Grassroots organizations outside of Washington are pressing for a far more aggressive approach. They say Obama should suspend deportations of all undocumented immigrants who haven't broken any other laws—and they don't particularly care whether that would earn the president an impeachment trial. In their view, the administration should stop telling Latinos to wait for comprehensive immigration legislation when it can't deliver.

"Talking about comprehensive immigration reform in a Congress that has no interest in it is a joke," said Roberto Lovato, cofounder of, a left-leaning Latino advocacy group. "What do they have to show for themselves? Two million deportations. Four hundred thousand immigrant prisoners."

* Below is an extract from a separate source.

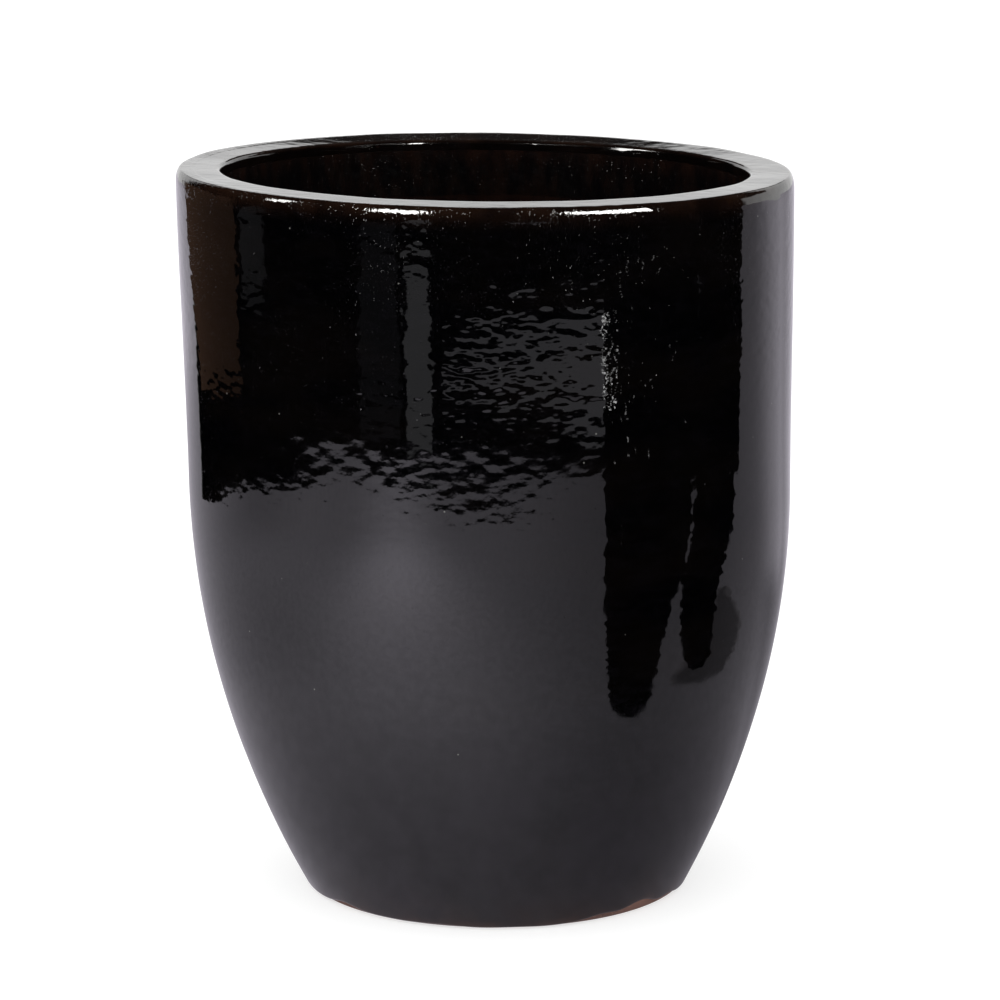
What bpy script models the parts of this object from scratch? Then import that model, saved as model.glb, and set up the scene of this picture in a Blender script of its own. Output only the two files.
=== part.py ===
"""A tall glazed clay planter, built up the way a potter builds one.

A slab floor with a drain hole carries two wall sections and a thick rim coil. A black
glaze coats the outside and the rim, a liner glaze coats the top of the inside, and a
rubber plug closes the drain hole.

Metres, +Z up. The origin is the middle of the foot, on the surface the pot stands on.
"""

import math

import bmesh
import bpy

# The finished outside, measured over the glaze.
HEIGHT = 0.540
RIM_RADIUS = 0.227
BELLY_RADIUS = 0.224
BELLY_HEIGHT = 0.310  # the wall tapers below this and is almost straight above it
FOOT_RADIUS = 0.143  # where the taper would meet the ground
TAPER_POWER = 2.06
RIM_EDGE = 0.004  # rounding of the rim's outer edge
LIP_EDGE = 0.003  # rounding of the rim's inner edge

# The clay.
MOUTH_RADIUS = 0.194
WALL = 0.021
THICKENING = (0.420, 0.500)  # the wall swells inwards to the rim between these heights
FLOOR_TOP = 0.030
FLOOR_FILLET = 0.014
SECTION_JOIN = 0.310
RIM_JOIN = 0.495
FOOT_EDGE = 0.007
FOOT_RING = 0.026  # width of the ring that the pot stands on
RECESS = 0.005
RECESS_SLOPE = 0.004
HOLE_RADIUS = 0.017
HOLE_CHAMFER = 0.0015

# The glaze.
GLAZE = 0.0012
GLAZE_LINE = 0.010  # lower edge of the outside coat, above the bare foot
LINER_TOP = 0.530
LINER_BOTTOM = 0.400

# The plug, measured from the underside of its flange.
PLUG_FLANGE_RADIUS = 0.026
PLUG_FLANGE = 0.004
PLUG_SHANK_TOP = 0.0165
PLUG_SHANK_END = 0.0148
PLUG_SHANK_LENGTH = 0.021
PLUG_NECK_RADIUS = 0.006
PLUG_KNOB_RADIUS = 0.0095
PLUG_KNOB_HEIGHT = 0.013  # centre of the knob
PLUG_EDGE = 0.0015  # chamfer round the flange's top and the shank's end
PLUG_RIBS = (0.25, 0.55, 0.85)  # places of the sealing ribs down the shank
PLUG_RIB = 0.0010  # how far a rib stands out
PLUG_RIB_HALF = 0.0015  # half its width

GAP = 0.0003  # between pieces that touch
CLAY_DEPTH = GLAZE + GAP
SEGMENTS = 60
PLUG_SEGMENTS = 24

# Heights that share out the wall's curve, from the glaze line to the foot of the rim.
TAPER_STATIONS = (0.065, 0.105, 0.150, 0.200, 0.255)
UPPER_STATIONS = (0.400, 0.450)
WALL_STATIONS = (GLAZE_LINE, FLOOR_TOP, *TAPER_STATIONS, SECTION_JOIN, *UPPER_STATIONS, RIM_JOIN)


def clear_scene():
    for obj in list(bpy.data.objects):
        bpy.data.objects.remove(obj, do_unlink=True)


def smoothstep(low, high, value):
    share = min(max((value - low) / (high - low), 0.0), 1.0)
    return share * share * (3.0 - 2.0 * share)


def spaced(low, high, spans):
    return [low + (high - low) * i / spans for i in range(spans + 1)]


def arc(centre, radius, start_deg, end_deg, spans):
    """Points (radius from the pot's axis, height) on an arc about centre."""
    turns = [math.radians(a) for a in spaced(start_deg, end_deg, spans)]
    return [(centre[0] + radius * math.cos(t), centre[1] + radius * math.sin(t)) for t in turns]


def wall_radius(height):
    """Radius of the finished outside."""
    if height >= BELLY_HEIGHT:
        flare = smoothstep(BELLY_HEIGHT, HEIGHT - RIM_EDGE, height)
        return BELLY_RADIUS + (RIM_RADIUS - BELLY_RADIUS) * flare
    drop = (BELLY_HEIGHT - height) / BELLY_HEIGHT
    return BELLY_RADIUS - (BELLY_RADIUS - FOOT_RADIUS) * drop**TAPER_POWER


def wall_slope(height):
    """How fast the finished outside widens with height."""
    if height >= BELLY_HEIGHT:
        return 0.0
    drop = (BELLY_HEIGHT - height) / BELLY_HEIGHT
    return (BELLY_RADIUS - FOOT_RADIUS) * TAPER_POWER * drop ** (TAPER_POWER - 1.0) / BELLY_HEIGHT


def outside(height, depth):
    """The point at this height that lies depth under the finished outside."""
    return wall_radius(height) - depth * math.hypot(1.0, wall_slope(height)), height


def inside(height, depth):
    """The point at this height that lies depth under the finished inside."""
    rim_wall = wall_radius(HEIGHT) - MOUTH_RADIUS
    thickness = WALL + (rim_wall - WALL) * smoothstep(*THICKENING, height)
    return outside(height, thickness - depth)


def stations(low, high):
    """The shared wall heights strictly between low and high."""
    return [z for z in WALL_STATIONS if low < z < high]


def material(name, colour, roughness, coat=0.0):
    made = bpy.data.materials.new(name)
    made.use_nodes = True
    shader = made.node_tree.nodes["Principled BSDF"]
    shader.inputs["Base Color"].default_value = (*colour, 1.0)
    shader.inputs["Roughness"].default_value = roughness
    shader.inputs["Coat Weight"].default_value = coat
    made.diffuse_color = (*colour, 1.0)
    return made


def turned(name, outline, finish, base=0.0, steps=SEGMENTS):
    """A solid of revolution about Z, from a closed outline of (radius, height) points."""
    work = bmesh.new()
    points = [work.verts.new((radius, 0.0, height)) for radius, height in outline]
    edges = [work.edges.new(pair) for pair in zip(points, points[1:] + points[:1])]
    bmesh.ops.spin(
        work,
        geom=points + edges,
        cent=(0.0, 0.0, 0.0),
        axis=(0.0, 0.0, 1.0),
        angle=2.0 * math.pi,
        steps=steps,
        use_merge=True,
    )
    bmesh.ops.remove_doubles(work, verts=work.verts, dist=1e-6)
    bmesh.ops.recalc_face_normals(work, faces=work.faces)
    mesh = bpy.data.meshes.new(name)
    work.to_mesh(mesh)
    work.free()
    mesh.materials.append(finish)
    mesh.shade_smooth()
    mesh.set_sharp_from_angle(angle=math.radians(35.0))
    obj = bpy.data.objects.new(name, mesh)
    obj.location = (0.0, 0.0, base)
    bpy.context.scene.collection.objects.link(obj)
    return obj


def clay_floor(clay):
    """The slab: a rounded foot, a standing ring, a shallow recess and the drain hole."""
    lean = math.degrees(math.atan(wall_slope(0.0)))
    corner, _ = outside(0.0, CLAY_DEPTH)
    contact = corner - FOOT_EDGE * math.tan(math.radians(90.0 - lean) / 2.0)
    ring_inner = contact - FOOT_RING
    top = FLOOR_TOP - GAP
    outline = [outside(top, CLAY_DEPTH), outside(GLAZE_LINE, CLAY_DEPTH)]
    outline += arc((contact, FOOT_EDGE), FOOT_EDGE, -lean, -90.0, 4)
    outline += [
        (ring_inner, 0.0),
        (ring_inner - RECESS_SLOPE, RECESS),
        (HOLE_RADIUS + HOLE_CHAMFER, RECESS),
        (HOLE_RADIUS, RECESS + HOLE_CHAMFER),
        (HOLE_RADIUS, top - HOLE_CHAMFER),
        (HOLE_RADIUS + HOLE_CHAMFER, top),
    ]
    return turned("clay_floor", outline, clay)


def clay_wall_lower(clay):
    """The tapered section, luted to the slab with a fillet round its inner corner."""
    top = SECTION_JOIN - GAP
    fillet_end = FLOOR_TOP + FLOOR_FILLET
    start, _ = inside(fillet_end, CLAY_DEPTH)
    heights = [top, *reversed(stations(FLOOR_TOP, SECTION_JOIN)), FLOOR_TOP]
    outline = [outside(z, CLAY_DEPTH) for z in heights]
    outline += arc((start - FLOOR_FILLET, fillet_end), FLOOR_FILLET, -90.0, -15.0, 4)
    outline += [inside(z, CLAY_DEPTH) for z in [*stations(fillet_end, SECTION_JOIN), top]]
    return turned("clay_wall_lower", outline, clay)


def clay_wall_upper(clay):
    """The almost straight section, thickened inwards at its top."""
    top = RIM_JOIN - GAP
    heights = [top, *reversed(stations(SECTION_JOIN, RIM_JOIN)), SECTION_JOIN]
    outline = [outside(z, CLAY_DEPTH) for z in heights]
    swell = spaced(THICKENING[0], top, 4)
    outline += [inside(z, CLAY_DEPTH) for z in [SECTION_JOIN, *swell]]
    return turned("clay_wall_upper", outline, clay)


def rim_line(depth, low_outer, low_inner):
    """The rim from its outer side over the flat top to its inner side, depth under the finish."""
    outer_centre = (RIM_RADIUS - RIM_EDGE, HEIGHT - RIM_EDGE)
    lip_centre = (MOUTH_RADIUS + LIP_EDGE, HEIGHT - LIP_EDGE)
    line = [outside(low_outer, depth)]
    line += arc(outer_centre, RIM_EDGE - depth, 0.0, 90.0, 3)
    line += arc(lip_centre, LIP_EDGE - depth, 90.0, 180.0, 2)
    return [*line, inside(low_inner, depth)]


def clay_rim(clay):
    """The heavy coil that makes the flat-topped rim."""
    return turned("clay_rim", rim_line(CLAY_DEPTH, RIM_JOIN, RIM_JOIN), clay)


def glaze_outer(glaze):
    """The coat from just above the foot, up the wall and over the rim."""

    def line(depth):
        wall = [outside(z, depth) for z in WALL_STATIONS[:-1]]
        return wall + rim_line(depth, RIM_JOIN, LINER_TOP)

    return turned("glaze_outer", line(0.0) + line(GLAZE)[::-1], glaze)


def glaze_inner(glaze):
    """The liner coat round the top of the inside, bare clay below it."""
    heights = [LINER_BOTTOM, *spaced(THICKENING[0], RIM_JOIN - GAP, 4), LINER_TOP - GAP]
    skin = [inside(z, 0.0) for z in heights]
    back = [inside(z, GLAZE) for z in reversed(heights)]
    return turned("glaze_inner", skin + back, glaze)


def drain_plug(rubber):
    """A tapered rubber bung: ribbed shank in the hole, flange on the floor, knob to pull."""
    ribs = []
    for share in PLUG_RIBS:
        radius = PLUG_SHANK_TOP + (PLUG_SHANK_END - PLUG_SHANK_TOP) * share
        height = -PLUG_SHANK_LENGTH * share
        ribs.append((radius - PLUG_RIB, height + PLUG_RIB_HALF))
        ribs.append((radius, height))
        ribs.append((radius - PLUG_RIB, height - PLUG_RIB_HALF))
    knob_start = math.degrees(math.acos(PLUG_NECK_RADIUS / PLUG_KNOB_RADIUS))
    outline = [(0.0, PLUG_KNOB_HEIGHT + PLUG_KNOB_RADIUS)]
    outline += arc((0.0, PLUG_KNOB_HEIGHT), PLUG_KNOB_RADIUS, 75.0, -knob_start, 7)
    outline += [
        (PLUG_NECK_RADIUS, PLUG_FLANGE),
        (PLUG_FLANGE_RADIUS - PLUG_EDGE, PLUG_FLANGE),
        (PLUG_FLANGE_RADIUS, PLUG_FLANGE - PLUG_EDGE),
        (PLUG_FLANGE_RADIUS, 0.0),
        (PLUG_SHANK_TOP - PLUG_RIB, 0.0),
        *ribs,
        (PLUG_SHANK_END - PLUG_RIB - PLUG_EDGE, -PLUG_SHANK_LENGTH),
        (0.0, -PLUG_SHANK_LENGTH),
    ]
    return turned("drain_plug", outline, rubber, base=FLOOR_TOP, steps=PLUG_SEGMENTS)


def main():
    clear_scene()
    clay = material("terracotta", (0.42, 0.17, 0.09), 0.85)
    black_glaze = material("black_glaze", (0.006, 0.005, 0.005), 0.06, coat=1.0)
    liner_glaze = material("liner_glaze", (0.020, 0.013, 0.010), 0.30, coat=0.5)
    rubber = material("rubber", (0.03, 0.03, 0.03), 0.70)
    clay_floor(clay)
    clay_wall_lower(clay)
    clay_wall_upper(clay)
    clay_rim(clay)
    glaze_outer(black_glaze)
    glaze_inner(liner_glaze)
    drain_plug(rubber)


main()
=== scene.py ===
"""The looks of the black-glazed clay planter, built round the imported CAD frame.

Every piece of the pot is a turned skin with the unevenness of hand work: the pot leans a
little, its rim slants, and its glaze ripples. Angles round the pot are azimuths in degrees,
0 towards the camera (-Y) and 90 towards +X. Metres, +Z up, the CAD's own frame.
"""

import math

import bpy
import numpy as np
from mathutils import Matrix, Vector

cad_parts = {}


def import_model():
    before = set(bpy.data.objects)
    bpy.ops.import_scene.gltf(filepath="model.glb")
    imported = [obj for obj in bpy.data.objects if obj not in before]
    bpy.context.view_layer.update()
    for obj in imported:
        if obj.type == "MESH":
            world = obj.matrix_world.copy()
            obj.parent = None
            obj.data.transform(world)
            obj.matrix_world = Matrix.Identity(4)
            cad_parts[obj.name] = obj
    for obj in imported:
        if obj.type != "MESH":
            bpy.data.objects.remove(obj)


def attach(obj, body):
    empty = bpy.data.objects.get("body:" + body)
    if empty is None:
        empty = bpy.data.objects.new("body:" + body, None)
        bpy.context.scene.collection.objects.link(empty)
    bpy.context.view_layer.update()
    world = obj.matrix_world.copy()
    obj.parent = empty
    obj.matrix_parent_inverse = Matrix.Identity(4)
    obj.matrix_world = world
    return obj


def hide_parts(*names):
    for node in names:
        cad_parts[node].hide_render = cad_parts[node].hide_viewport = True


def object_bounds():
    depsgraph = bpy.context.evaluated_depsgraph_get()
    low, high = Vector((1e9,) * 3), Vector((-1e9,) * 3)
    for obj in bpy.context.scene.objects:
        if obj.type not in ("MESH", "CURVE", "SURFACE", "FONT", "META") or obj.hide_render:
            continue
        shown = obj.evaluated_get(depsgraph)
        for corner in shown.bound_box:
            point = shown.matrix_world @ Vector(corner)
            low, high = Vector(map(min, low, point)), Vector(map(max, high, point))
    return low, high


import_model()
CAD_LOW, CAD_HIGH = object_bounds()

# The finished outside, as the CAD has it.
HEIGHT = CAD_HIGH.z
RIM_RADIUS = CAD_HIGH.x
BELLY_RADIUS = 0.224
BELLY_HEIGHT = 0.310
FOOT_RADIUS = 0.143
TAPER_POWER = 2.06
RIM_EDGE = 0.004
LIP_EDGE = 0.003
MOUTH_RADIUS = 0.194
WALL = 0.021
THICKENING = (0.420, 0.500)
FLOOR_TOP = 0.030
FLOOR_FILLET = 0.014
SECTION_JOIN = 0.310
RIM_JOIN = 0.495
FOOT_EDGE = 0.007
FOOT_RING = 0.026
RECESS = 0.005
RECESS_SLOPE = 0.004
HOLE_RADIUS = 0.017
HOLE_CHAMFER = 0.0015
GLAZE = 0.0012
GAP = 0.0003
CLAY_DEPTH = GLAZE + GAP
LINER_TOP = 0.530
LINER_BOTTOM = 0.400

# What the hand work adds.
LEAN = 0.0081  # how far the rim sits to the left of the foot
SLANT = 0.0022  # how much higher the rim is on the left, and lower on the right
RIM_DISH = 0.0009  # mean fall of the flat rim towards the mouth
DISH_SWAY = 0.0017  # how much more it falls at the back, and less in front
RIM_ROUND = 0.010  # height of the glaze's soft outer edge, RIM_EDGE wide
GLAZE_FOOT = 0.0012  # height of the glaze's lower edge
GLAZE_BEAD = 0.0018  # height over which that edge rounds off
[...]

The National Day Laborer Organizing Network is another such group. It is staging protests in more than 40 cities Saturday to decry the 2 million deportations that have already occurred on Obama's watch. The group is one of the loudest to be publicly blaming Obama for ongoing deportations, and it has clashed with other Washington-based immigration advocacy organizations for rejecting the Senate-passed immigration bill because undocumented day laborers would not qualify to become legal residents. The group's leaders remain unapologetic. The president "can give immigrants relief with the stroke of a pen," said NDLON campaign organizer Marisa Franco.

That kind of rhetoric doesn't sit well with the White House, which is still reeling from National Council of La Raza President Janet Murguia's labeling of Obama as "deporter-in-chief" last month. Yet the president can look forward to more of the same if Congress hasn't passed a bill by the end of the summer.

"Yes, we understand that it's uncomfortable to be faced with the consequences of your actions, but we're not letting up," said NCLR Director of Civic Engagement Clarissa Martinez-De-Castro. "Inaction is our enemy."

That may be, but regardless of what activists want, Obama won't act for a few months, at least. He needs to hold out for the long-shot possibility that Congress will pass a law to provide relief to some unauthorized immigrants, such as farmworkers or parents of U.S. citizens. The chances of Congress approving a small immigration bill are slim, according to congressional aides, because such a measure would split constituencies, create winners and losers, and divide an already agitated immigrant community. Still, Democratic leaders say they need to give Republicans a chance to warm to the issue after their primary season is over this summer.

But congressional Democrats are also laying the groundwork for unilateral action from the White House, using Republican inaction as the scapegoat. Sen. Chuck Schumer, D-N.Y., has publicly called for the president to stop deporting undocumented immigrants who would qualify for a path to citizenship under a Senate-passed bill, as long as the House doesn't pass its own immigration bill. House Democratic leaders are also engaged in a campaign to force Speaker John Boehner to bring a Democratic-sponsored immigration bill to the House floor. Although the effort is destined to fail, it would help Democrats make the case that Republicans are stalling.

Either way, the ball might finally move, if only a few inches.